La seconda domanda è questa: per quali circostanze storiche e politiche a cui non avessimo saputo o voluto trovare alternative, potremmo diventare carnefici, o collaboratori, attivi o passivi,  dei carnefici?  Che cosa ci può accomunare oggi, se non ai carnefici diretti, al conformismo consenziente o anche solo prudente, o indifferente al destino altrui, o al non voler sapere per evitare responsabilità o inquietudine, a tutti quegli atteggiamenti, insomma, individuali e sociali, che hanno permesso che Auschwitz avvenisse? O che una grave negazione d’altri, anche meno estrema di Auschwitz, possa prodursi?

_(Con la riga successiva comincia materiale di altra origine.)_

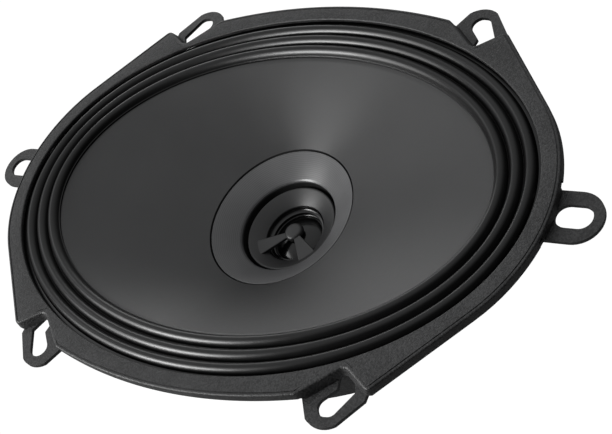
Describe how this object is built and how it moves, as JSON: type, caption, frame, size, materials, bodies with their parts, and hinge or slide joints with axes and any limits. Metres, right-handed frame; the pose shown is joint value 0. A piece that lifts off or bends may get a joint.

Al di là della indignazione e memoria per le atrocità di massa, del necessario ricordo delle vittime,  la domanda  che si pone per la nostra attualità è questa: che ne è della nostra normalità e delle nostre assuefazioni, dove possono portare o essere portate? Come è successo che in una nazione di alta cultura e scienza (qual era la Germania), grandi masse siano state “educate male”, educate cioè al conformismo di regime, al risentimento, al nazionalismo, al vittimismo istigato alla rivalsa sul mondo, al narcisismo di “razza”,  a tal punto da generare un unicum eccezionale e mostruoso?  Queste sono le domande che ci impegnano oggi su come pensiamo e su cosa facciamo o non facciamo.